When Ward awoke the following morning, he told police he only saw Cuffee's twin sister, and when the girl went to wake Riley in the afternoon, the boy was dead.

Slovin, however, said there was a witness in the home that afternoon who questioned Ward after realizing the boy was still in his bedroom, supposedly asleep, at 5 p.m. The witness had been smoking marijuana upstairs with Ward the previous night and had seen the boy lying on the floor. Ward told the witness the boy was not feeling well.

Moments later, the witness overheard Cuffee's twin sister trying to wake the boy when he ran up to the bedroom, where the boy was still on the floor, blue. He was pronounced dead at the scene.

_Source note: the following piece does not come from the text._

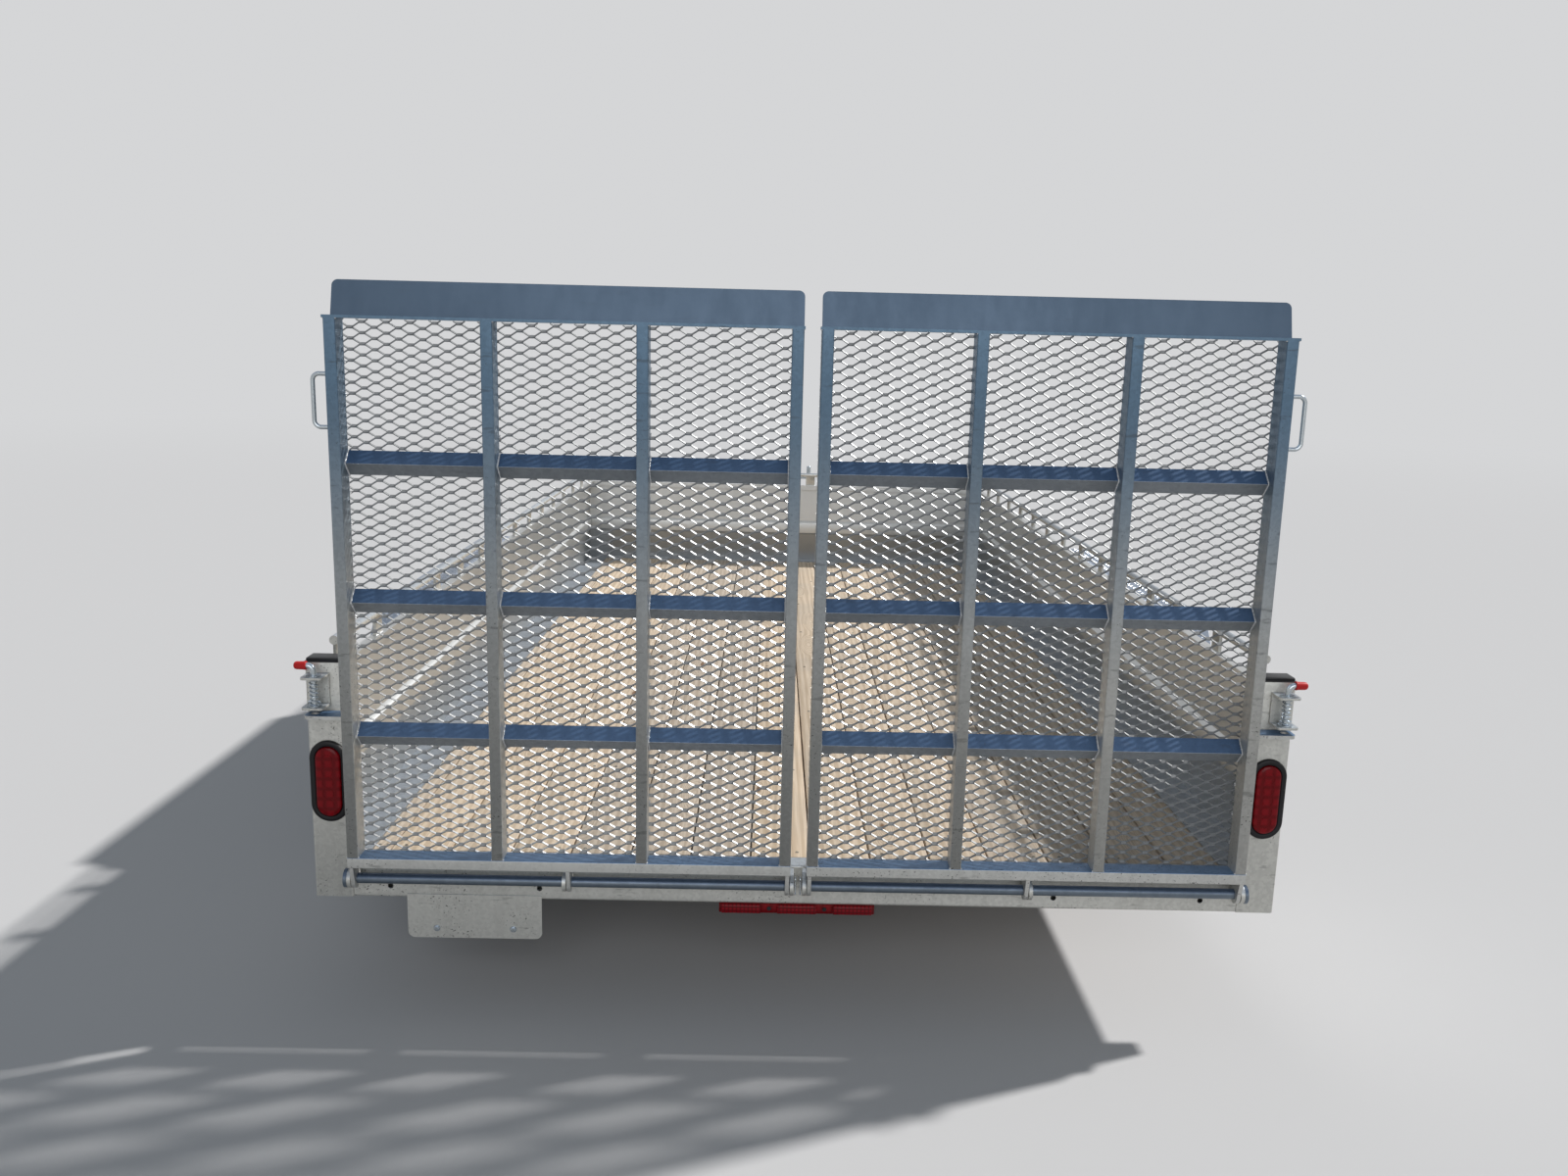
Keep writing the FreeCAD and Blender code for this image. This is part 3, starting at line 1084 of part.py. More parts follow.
def fenders():
    """Angular fenders over both wheels of a side."""
    middle = worth(f"{REAR} + axle_centre")
    inner = worth("bed_half")
    outer = worth(FENDER_OUTER)
    thick = worth("fender_thick")
    top = worth("fender_top")
    flat = worth("fender_flat")
    reach = flat + worth("fender_run")
    knee = top - worth("fender_drop")
    low = knee - worth("fender_end")
    slope = math.atan2(worth("fender_drop"), worth("fender_run"))

    def profile(x, inset, foot):
        # each corner keeps the inset along both of its sides
        crown = inset * math.tan(slope / 2)
        bend = inset * math.tan((math.pi / 2 - slope) / 2)
        side = [(reach - inset, foot), (reach - inset, knee - bend), (flat - crown, top - inset)]
        return ([(x, middle + across, height) for across, height in side]
                + [(x, middle - across, height) for across, height in reversed(side)])

    whole = prism(profile(inner, 0, low), (outer - inner, 0, 0))
    hollow = prism(profile(inner - 1, thick, low - 1), (outer - inner + 1 - thick, 0, 0))
    open_side = prism(profile(inner - 1, worth("fender_skirt"), low - 1), (outer - inner + 2, 0, 0))
    right = whole.cut(hollow).cut(open_side).removeSplitter()
    node("fender_right", [coded("fender_right", right)])
    node("fender_left", [coded("fender_left", right.mirror(Vector(), Vector(1, 0, 0)))])


def tongue():
    """A-frame arms and the gusset that ties them."""
    front = worth(FRONT)
    spread = worth("tongue_spread")
    nose = worth("tongue_nose")
    end = worth(ARM_END)
    low = worth(RAIL_BOTTOM)
    height = worth("rail_height")
    wall = worth("tube_wall")
    lean = math.atan2(spread - nose, end - front)
    across = worth("tongue_width") / math.cos(lean)
    thin = wall / math.cos(lean)

    def arm_outline(z, inset, tip):
        outer = -inset
        inner = inset - across
        far = nose + (end - tip) * math.tan(lean)
        return [(spread + outer, front, z), (far + outer, tip, z), (far + inner, tip, z),
                (spread + inner, front, z)]

    whole = prism(arm_outline(low, 0, end), (0, 0, height))
    core = prism(arm_outline(low + wall, thin, end - wall), (0, 0, height - 2 * wall))
    right_half = Part.makeBox(2 * spread, 2 * (end - front), 2 * height,
                              Vector(1, front - 1, low - height / 2))
    right = whole.cut(core).common(right_half)
    node("tongue_arm_right", [coded("tongue_arm_right", right)])
    node("tongue_arm_left", [coded("tongue_arm_left", right.mirror(Vector(), Vector(1, 0, 0)))])

    top = low + height
    tip = end - worth("arm_lap")
    rear = tip - worth("gusset_length")
    half = nose + math.tan(lean) * (end - rear)
    tip_half = nose + math.tan(lean) * (end - tip)
    gusset = prism([(-half, rear, top), (half, rear, top), (tip_half, tip, top), (-tip_half, tip, top)],
                   (0, 0, worth("gusset_thick")))
    hole = Part.makeCylinder(worth("jack_radius + gusset_slack"), worth("gusset_thick") + 2,
                             Vector(0, worth(JACK_Y), top - 1))
    node("tongue_gusset", [coded("tongue_gusset", gusset.cut(hole))])


def coupler():
    """Coupler: a channel on a foot, domed over its ball socket, with a lever on top."""
    rear = f"({NOSE} - coupler_length)"
    floor = "deck_height"
    crown = "(deck_height + coupler_crown)"
    half = "coupler_throat / 2"
    channel = box("coupler_block", (f"-{half}", half), (rear, BALL_Y), (floor, crown))
    peak = worth(crown) - NEAR
    channel = eased("coupler_channel", channel, "coupler_round",
                    lambda edge: lies_along(edge, "y") and edge.BoundBox.ZMin > peak)
    dome = rod("dome_block", ("0", BALL_Y, floor), "z", "coupler_width / 2", "coupler_crown")
    dome = eased("coupler_dome", dome, "dome_round", lambda edge: edge.BoundBox.ZMin > peak)
    foot = box("coupler_foot", ("-coupler_foot_width / 2", "coupler_foot_width / 2"),
               (rear, f"{rear} + coupler_foot"), (floor, f"{floor} + coupler_wall"))
    foot = eased("coupler_foot_eased", foot, "coupler_round", lambda edge: lies_along(edge, "z"))
    whole = fuse("coupler_whole", [channel, dome, foot])
    inner = "(coupler_throat / 2 - coupler_wall)"
    trench = box("coupler_trench", (f"-{inner}", inner),
                 (f"{rear} - 1", f"{BALL_Y} - coupler_width / 2 - coupler_wall"),
                 (f"{floor} - 1", f"{crown} - coupler_wall"))
    socket = rod("coupler_socket", ("0", BALL_Y, f"{floor} - 1"), "z", "ball_radius + ball_slack",
                 f"{SOCKET_LENGTH} + 1")
    node("coupler", [cut("coupler", whole, fuse("coupler_hollows", [trench, socket]))])
    lever = box("lever_block", ("-lever_width / 2", "lever_width / 2"),
                (f"{rear} + lever_back", f"{NOSE} - coupler_width"), (crown, f"{crown} + lever_thick"))
    node("coupler_lever", [eased("coupler_lever", lever, "lever_round", lambda edge: lies_along(edge, "z"))])


def jack():
    """Tongue jack: fixed outer tube with crank, and the leg that winds out of it."""
    outer = rod("jack_outer", ("0", JACK_Y, "jack_bottom"), "z", "jack_radius", "jack_top - jack_bottom")
    bore = rod("jack_bore", ("0", JACK_Y, "jack_bottom - 1"), "z", "jack_radius - jack_wall",
               "jack_top - jack_bottom - jack_lid")
    plate_low = "(deck_height + gusset_thick)"
    collar = box("collar_block", ("-collar_half_width", "collar_half_width"),
                 (f"{JACK_Y} - collar_half_depth", f"{JACK_Y} + collar_half_depth"),
                 (plate_low, f"{plate_low} + collar_thick"))
    collar = eased("jack_collar", collar, "collar_round", lambda edge: lies_along(edge, "z"))
    hollow = cut("jack_housing_solid", fuse("jack_housing_full", [outer, collar]), bore)
    node("jack_housing", [hollow])
    bar_low = "(jack_top + crank_rise)"
    shaft = rod("crank_shaft", ("0", JACK_Y, "jack_top"), "z", "shaft_radius", "crank_rise + crank_thick / 2")
    depth = (f"{JACK_Y} - crank_bar / 2", f"{JACK_Y} + crank_bar / 2")
    bar = box("crank_block", ("-crank_bar / 2", "crank_reach"), depth, (bar_low, f"{bar_low} + crank_thick"))
    bar = eased("crank_bar_eased", bar, "crank_bar * 0.4", lambda edge: lies_along(edge, "z"))
    knob = rod("knob_block", ("crank_reach - knob_inset", JACK_Y, bar_low), "z", "knob_radius", "knob_height")
    tip = worth(f"{bar_low} + knob_height") - NEAR
    knob = eased("crank_knob", knob, "knob_round", lambda edge: edge.BoundBox.ZMin > tip)
    node("jack_crank", [fuse("jack_crank", [shaft, bar, knob])])
    leg = rod("jack_leg_tube", ("0", JACK_Y, "0"), "z", "jack_radius - jack_wall - jack_slack",
              "jack_top - jack_travel - leg_reach")
    foot = box("foot_block", ("-foot_size / 2", "foot_size / 2"),
               (f"{JACK_Y} - foot_size / 2", f"{JACK_Y} + foot_size / 2"), ("0", "foot_thick"))
    foot = eased("jack_foot", foot, "collar_round", lambda edge: lies_along(edge, "z"))
    node("jack_leg", [fuse("jack_leg", [leg, foot])])


def finish():
    """Recompute, check every object and write each sub-part's file."""
    doc.recompute()
    for thing in doc.Objects:
        if "Invalid" in thing.State or "Error" in thing.State:
            raise RuntimeError(f"{thing.Name} failed: {thing.State}")
    os.makedirs("parts", exist_ok=True)
    for part in NODES:
        shape = part.Shape
        if shape.isNull() or not shape.isValid() or not shape.Solids:
            raise RuntimeError(f"{part.Label} has no valid solid")
        shape.exportStep(f"parts/{part.Label}.step")
    whole = Part.makeCompound([part.Shape for part in NODES]).BoundBox
    spans = (whole.XMin, whole.XMax, whole.YMin, whole.YMax, whole.ZMin, whole.ZMax)
    print(len(NODES), "nodes", [round(value, 1) for value in spans])


frame_parts()
deck()
walls()
tie_rails()
posts()
sill_fittings()
hinges()
latches()
shared = (lip_plate(), handle(), mesh_panel())
gate("right", 1, *shared)
gate("left", -1, *shared)
axles()
wheels()
fenders()
tongue()
coupler()
jack()
finish()
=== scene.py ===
"""Finishes and fine pieces of a galvanised utility trailer with two ramp gates.

Metres, +Z up, +Y to the towing end, +X to the right seen from behind, on the frame's own origin.
"""

import logging
import math
import random
from collections.abc import Callable, Iterable, Sequence
from dataclasses import dataclass
from enum import Enum
from functools import cache, wraps

import bmesh
import bpy
from bmesh.types import BMesh, BMVert
from bpy.types import Material, Mesh, Node, NodeSocket, NodeTree, Object
from mathutils import Matrix, Vector


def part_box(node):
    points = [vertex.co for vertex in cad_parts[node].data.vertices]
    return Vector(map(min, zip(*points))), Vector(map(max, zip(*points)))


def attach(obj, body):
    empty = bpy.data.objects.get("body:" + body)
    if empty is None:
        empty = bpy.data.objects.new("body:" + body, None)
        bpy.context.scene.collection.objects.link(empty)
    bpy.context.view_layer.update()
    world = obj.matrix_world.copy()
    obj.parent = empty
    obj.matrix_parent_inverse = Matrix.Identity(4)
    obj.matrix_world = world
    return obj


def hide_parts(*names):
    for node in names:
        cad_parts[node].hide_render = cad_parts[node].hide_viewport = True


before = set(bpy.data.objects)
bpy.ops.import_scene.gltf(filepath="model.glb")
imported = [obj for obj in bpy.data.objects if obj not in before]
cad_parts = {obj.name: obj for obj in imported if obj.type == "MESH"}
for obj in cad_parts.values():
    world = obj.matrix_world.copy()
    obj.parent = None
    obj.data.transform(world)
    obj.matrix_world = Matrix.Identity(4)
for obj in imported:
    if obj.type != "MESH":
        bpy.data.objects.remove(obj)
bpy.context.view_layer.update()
WELD_DISTANCE = 1e-5
SMOOTH_ANGLE = math.radians(25)
FLAT_ANGLE = math.radians(0.6)
EDGE_ANGLE = math.radians(35)
TO_TOP = Matrix.Rotation(-math.pi / 2, 4, "Y")
TO_REAR = Matrix.Rotation(-math.pi / 2, 4, "Z")
WELD_STEP = 1.15  # of a drop's radius
SHORTEST_EDGE = 2.5  # of the rounding's reach
MIX_A, MIX_B, MIX_RESULT = 6, 7, 2  # the Mix node's colour sockets
SIZE_FROM, SIZE_TO, SIZE_RESULT = 2, 3, 1  # the Random Value node's number sockets
# the two colours below paint a sky reflection on zinc coats: the first on upward faces, the second on higher
# parts
PAINTED_SKY_COLOUR = (0.24, 0.42, 0.74)
PAINTED_SKY_HIGH_COLOUR = (0.13, 0.29, 0.49)
SPECK_COLOUR = (0.055, 0.054, 0.052)
shift = Matrix.Translation

Colour = tuple[float, float, float]
Point = Sequence[float]
log = logging.getLogger("trailer")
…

Slovin said Ward had nearly a half-dozen municipal convictions for marijuana offenses and failed to appear in court more than a dozen times for motor-vehicle offenses.

A double baby stroller and a skateboard sat outside the home on a tree-lined courtyard where Cuffee lived with Ward and his mother. A man who said he was Riley Cuffee's grandfather declined to comment, saying the family still couldn't believe the boy was gone. Authorities said Cuffee's mother was out of state for business at the time of the alleged murder and had left her children in Ward's care.

Cuffee's father, Paul, could not be reached for comment but his uncle, David Cuffee, said his family was devastated.

"We're grieving and having a hard time with it," Cuffee said.